= Lindsay Memorandum =

1940 account of the British Army's Norwegian Campaign

The Lindsay Memorandum was a report written by Sir Martin Lindsay, then a captain in the British Army, in which he detailed the various short-comings and ineptitude which accompanied the British Army's involvement in the Norwegian Campaign during the spring of 1940.

==Overview==
In the spring of 1940 Britain decided to send troops to Northern Norway and Lindsay, with his experience of organising Polar expeditions, was an obvious choice to help advise on the particular problems the climate and terrain could bring to military operations.
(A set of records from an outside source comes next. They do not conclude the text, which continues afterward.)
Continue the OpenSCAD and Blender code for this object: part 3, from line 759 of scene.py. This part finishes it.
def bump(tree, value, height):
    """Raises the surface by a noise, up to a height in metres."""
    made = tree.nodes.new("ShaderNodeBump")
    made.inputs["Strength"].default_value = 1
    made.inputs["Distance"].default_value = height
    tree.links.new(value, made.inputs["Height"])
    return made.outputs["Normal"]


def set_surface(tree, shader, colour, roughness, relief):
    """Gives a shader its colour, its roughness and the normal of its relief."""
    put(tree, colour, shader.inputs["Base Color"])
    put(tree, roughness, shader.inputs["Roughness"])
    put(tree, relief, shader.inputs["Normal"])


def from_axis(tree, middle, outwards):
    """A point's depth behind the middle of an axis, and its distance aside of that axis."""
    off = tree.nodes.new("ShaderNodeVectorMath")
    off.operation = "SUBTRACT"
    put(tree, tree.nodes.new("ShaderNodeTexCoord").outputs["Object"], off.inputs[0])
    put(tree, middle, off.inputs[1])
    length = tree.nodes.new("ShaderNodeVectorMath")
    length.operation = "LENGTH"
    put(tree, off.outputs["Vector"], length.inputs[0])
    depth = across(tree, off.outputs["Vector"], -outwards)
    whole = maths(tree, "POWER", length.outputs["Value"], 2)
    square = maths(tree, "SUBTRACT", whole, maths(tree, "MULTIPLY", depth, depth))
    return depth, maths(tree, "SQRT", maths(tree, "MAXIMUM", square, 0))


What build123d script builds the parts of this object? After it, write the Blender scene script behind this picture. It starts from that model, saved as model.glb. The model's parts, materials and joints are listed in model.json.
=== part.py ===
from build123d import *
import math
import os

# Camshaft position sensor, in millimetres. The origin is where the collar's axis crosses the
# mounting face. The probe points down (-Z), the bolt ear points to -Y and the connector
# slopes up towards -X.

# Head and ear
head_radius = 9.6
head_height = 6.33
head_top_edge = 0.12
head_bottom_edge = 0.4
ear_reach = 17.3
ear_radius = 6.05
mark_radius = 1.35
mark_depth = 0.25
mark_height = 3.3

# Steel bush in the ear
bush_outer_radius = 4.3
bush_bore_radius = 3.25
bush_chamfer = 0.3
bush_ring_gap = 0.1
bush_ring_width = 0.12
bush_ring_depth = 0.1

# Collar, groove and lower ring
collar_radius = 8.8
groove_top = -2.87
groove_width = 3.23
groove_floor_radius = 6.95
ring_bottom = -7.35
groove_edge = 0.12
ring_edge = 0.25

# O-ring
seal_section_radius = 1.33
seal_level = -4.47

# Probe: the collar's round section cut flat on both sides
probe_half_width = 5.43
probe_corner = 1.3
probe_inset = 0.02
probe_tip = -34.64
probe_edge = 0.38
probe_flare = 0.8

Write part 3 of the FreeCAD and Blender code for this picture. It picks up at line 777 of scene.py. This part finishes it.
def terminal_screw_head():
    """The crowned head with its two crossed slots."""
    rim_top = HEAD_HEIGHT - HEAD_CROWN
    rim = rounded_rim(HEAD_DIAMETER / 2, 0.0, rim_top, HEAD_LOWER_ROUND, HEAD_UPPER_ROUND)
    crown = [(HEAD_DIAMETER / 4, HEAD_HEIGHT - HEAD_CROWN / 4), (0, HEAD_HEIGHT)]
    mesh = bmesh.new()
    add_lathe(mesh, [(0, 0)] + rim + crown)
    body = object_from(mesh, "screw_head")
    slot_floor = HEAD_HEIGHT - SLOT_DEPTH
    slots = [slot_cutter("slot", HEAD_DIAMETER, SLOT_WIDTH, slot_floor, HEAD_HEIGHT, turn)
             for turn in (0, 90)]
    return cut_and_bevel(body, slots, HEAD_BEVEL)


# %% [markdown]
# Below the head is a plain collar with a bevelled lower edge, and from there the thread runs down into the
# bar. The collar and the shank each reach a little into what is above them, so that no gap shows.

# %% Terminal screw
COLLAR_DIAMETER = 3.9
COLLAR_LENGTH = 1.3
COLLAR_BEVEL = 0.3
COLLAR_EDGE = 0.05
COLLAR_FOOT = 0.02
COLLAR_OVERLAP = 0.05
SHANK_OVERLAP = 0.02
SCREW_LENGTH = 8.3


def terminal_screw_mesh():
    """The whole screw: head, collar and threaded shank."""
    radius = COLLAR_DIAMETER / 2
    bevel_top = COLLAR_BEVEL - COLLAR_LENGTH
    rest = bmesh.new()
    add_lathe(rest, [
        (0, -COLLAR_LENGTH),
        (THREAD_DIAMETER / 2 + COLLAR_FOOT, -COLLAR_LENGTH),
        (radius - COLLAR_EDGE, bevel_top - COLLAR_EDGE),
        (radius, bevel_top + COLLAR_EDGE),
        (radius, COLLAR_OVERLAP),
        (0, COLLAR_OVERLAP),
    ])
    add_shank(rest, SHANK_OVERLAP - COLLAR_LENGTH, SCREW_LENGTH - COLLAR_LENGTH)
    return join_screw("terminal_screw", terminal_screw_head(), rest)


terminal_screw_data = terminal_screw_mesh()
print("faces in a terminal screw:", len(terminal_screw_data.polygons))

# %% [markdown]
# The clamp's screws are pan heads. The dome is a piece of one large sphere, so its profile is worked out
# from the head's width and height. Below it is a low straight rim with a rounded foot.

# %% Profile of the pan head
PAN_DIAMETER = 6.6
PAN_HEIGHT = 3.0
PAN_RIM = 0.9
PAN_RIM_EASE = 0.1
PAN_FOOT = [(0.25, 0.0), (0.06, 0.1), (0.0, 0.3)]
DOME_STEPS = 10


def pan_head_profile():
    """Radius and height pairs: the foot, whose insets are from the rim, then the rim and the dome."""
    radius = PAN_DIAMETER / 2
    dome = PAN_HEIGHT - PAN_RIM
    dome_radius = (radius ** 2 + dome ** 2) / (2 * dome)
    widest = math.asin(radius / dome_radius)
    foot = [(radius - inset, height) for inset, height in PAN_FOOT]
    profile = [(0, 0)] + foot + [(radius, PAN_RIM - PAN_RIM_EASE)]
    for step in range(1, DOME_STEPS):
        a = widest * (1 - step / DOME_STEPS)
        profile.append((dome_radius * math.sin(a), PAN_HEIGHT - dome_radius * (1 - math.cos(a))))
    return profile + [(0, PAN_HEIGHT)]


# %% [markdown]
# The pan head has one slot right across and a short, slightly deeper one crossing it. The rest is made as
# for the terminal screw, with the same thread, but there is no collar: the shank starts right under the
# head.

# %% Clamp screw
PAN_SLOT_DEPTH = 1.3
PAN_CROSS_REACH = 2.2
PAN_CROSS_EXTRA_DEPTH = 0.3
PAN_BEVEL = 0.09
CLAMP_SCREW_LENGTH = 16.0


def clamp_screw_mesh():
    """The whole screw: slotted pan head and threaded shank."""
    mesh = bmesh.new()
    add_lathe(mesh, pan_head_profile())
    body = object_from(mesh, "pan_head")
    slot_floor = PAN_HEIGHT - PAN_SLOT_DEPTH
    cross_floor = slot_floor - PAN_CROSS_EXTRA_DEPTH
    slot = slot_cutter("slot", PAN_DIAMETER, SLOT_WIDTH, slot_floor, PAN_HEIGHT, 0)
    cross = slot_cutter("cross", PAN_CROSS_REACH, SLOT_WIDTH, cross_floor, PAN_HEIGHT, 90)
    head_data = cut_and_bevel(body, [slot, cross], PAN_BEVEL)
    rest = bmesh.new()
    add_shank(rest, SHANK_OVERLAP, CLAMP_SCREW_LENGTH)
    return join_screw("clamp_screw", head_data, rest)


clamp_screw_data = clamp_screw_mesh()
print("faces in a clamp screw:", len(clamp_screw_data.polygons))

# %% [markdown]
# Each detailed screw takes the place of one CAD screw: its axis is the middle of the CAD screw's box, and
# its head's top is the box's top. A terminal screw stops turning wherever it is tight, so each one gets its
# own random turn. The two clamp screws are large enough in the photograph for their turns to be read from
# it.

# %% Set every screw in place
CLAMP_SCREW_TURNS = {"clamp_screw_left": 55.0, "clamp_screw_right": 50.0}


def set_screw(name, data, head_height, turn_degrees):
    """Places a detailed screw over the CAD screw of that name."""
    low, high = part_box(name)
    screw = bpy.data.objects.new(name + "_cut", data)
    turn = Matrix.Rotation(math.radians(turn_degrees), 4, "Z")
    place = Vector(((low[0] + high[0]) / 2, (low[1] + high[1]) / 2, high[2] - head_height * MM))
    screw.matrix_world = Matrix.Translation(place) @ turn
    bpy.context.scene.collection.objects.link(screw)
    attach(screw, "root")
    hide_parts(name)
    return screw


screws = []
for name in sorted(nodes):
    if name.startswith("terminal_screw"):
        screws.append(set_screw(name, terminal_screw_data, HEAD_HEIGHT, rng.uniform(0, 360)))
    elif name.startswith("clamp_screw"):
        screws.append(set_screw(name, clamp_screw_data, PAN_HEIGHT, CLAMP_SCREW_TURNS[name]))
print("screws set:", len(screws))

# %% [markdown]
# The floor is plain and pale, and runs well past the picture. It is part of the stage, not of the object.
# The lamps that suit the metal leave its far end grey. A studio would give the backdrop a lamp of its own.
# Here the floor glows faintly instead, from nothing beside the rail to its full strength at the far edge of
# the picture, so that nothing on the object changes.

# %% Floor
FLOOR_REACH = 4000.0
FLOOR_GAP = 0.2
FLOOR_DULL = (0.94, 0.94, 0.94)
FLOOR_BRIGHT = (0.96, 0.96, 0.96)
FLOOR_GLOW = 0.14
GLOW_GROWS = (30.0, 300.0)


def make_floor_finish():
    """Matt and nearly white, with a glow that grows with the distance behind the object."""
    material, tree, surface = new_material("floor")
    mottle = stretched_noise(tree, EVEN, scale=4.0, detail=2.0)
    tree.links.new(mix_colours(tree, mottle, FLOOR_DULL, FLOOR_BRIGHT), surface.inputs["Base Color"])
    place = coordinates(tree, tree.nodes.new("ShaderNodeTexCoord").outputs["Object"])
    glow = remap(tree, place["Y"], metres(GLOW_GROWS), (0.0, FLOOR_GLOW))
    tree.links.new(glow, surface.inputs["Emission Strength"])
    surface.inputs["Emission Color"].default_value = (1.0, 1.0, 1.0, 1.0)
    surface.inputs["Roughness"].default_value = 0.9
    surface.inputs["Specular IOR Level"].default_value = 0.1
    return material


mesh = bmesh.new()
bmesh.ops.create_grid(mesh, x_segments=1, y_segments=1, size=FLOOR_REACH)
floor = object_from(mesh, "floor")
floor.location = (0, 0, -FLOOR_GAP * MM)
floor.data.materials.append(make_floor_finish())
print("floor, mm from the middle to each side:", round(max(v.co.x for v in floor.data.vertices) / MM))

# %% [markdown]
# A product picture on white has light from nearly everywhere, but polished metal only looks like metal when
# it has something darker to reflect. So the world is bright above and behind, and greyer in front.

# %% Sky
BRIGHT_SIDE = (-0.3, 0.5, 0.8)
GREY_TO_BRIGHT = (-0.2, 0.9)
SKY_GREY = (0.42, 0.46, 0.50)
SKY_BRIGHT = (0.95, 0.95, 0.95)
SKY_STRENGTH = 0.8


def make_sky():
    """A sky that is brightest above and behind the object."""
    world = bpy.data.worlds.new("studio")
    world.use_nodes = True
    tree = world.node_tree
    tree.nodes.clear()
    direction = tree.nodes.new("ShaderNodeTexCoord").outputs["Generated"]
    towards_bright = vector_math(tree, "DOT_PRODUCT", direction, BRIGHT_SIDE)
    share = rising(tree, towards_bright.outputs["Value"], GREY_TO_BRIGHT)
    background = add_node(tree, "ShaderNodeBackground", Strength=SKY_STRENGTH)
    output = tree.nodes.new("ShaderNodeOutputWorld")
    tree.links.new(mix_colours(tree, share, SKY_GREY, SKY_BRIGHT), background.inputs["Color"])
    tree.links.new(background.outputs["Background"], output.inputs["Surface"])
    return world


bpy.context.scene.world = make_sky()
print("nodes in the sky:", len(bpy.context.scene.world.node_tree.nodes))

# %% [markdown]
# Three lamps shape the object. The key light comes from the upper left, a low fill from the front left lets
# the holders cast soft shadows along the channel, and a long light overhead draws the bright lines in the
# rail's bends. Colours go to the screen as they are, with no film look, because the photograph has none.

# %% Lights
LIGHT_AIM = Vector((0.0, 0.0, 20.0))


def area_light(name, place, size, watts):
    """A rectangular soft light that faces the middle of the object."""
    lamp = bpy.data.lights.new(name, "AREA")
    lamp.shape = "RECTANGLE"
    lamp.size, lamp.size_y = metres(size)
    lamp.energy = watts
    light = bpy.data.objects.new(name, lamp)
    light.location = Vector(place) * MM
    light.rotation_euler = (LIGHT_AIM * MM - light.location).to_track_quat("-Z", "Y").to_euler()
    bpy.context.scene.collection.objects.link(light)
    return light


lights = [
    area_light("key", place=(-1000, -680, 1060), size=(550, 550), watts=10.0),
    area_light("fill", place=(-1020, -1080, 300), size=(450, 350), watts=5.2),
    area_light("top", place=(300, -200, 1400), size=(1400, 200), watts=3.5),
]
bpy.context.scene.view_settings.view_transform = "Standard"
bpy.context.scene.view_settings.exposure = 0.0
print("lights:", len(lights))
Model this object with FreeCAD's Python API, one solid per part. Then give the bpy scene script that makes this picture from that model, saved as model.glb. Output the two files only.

However he became deeply critical of the poorly organised and ill-prepared operation in Norway to the extent that he feared that Britain would lose the war unless important lessons were learned following the debacle. Lindsay was one of the first soldiers to reach London following the evacuation from Norway, and presented his candid account of the operation to members of His Majesty's Opposition such as Clement Attlee and Herbert Morrison. In the report Lindsay recalled an operation riven with the utmost incompetence, which he contended went to the very top of the government. The gravity of the report was not lost on Lindsay who is quoted as being:
“aware that for an officer to write as I have written is against the regulations, but I consider that the truth should be made known in the public interest and not buried.”
— Captain Martin Lindsay, May 1940.

The evidence presented by Lindsay was used by Attlee in order to bring about a vote of censure against the leadership of the then Prime Minister Neville Chamberlain, which ultimately led to Chamberlain's resignation, the appointment of Winston Churchill and the creation of a coalition government.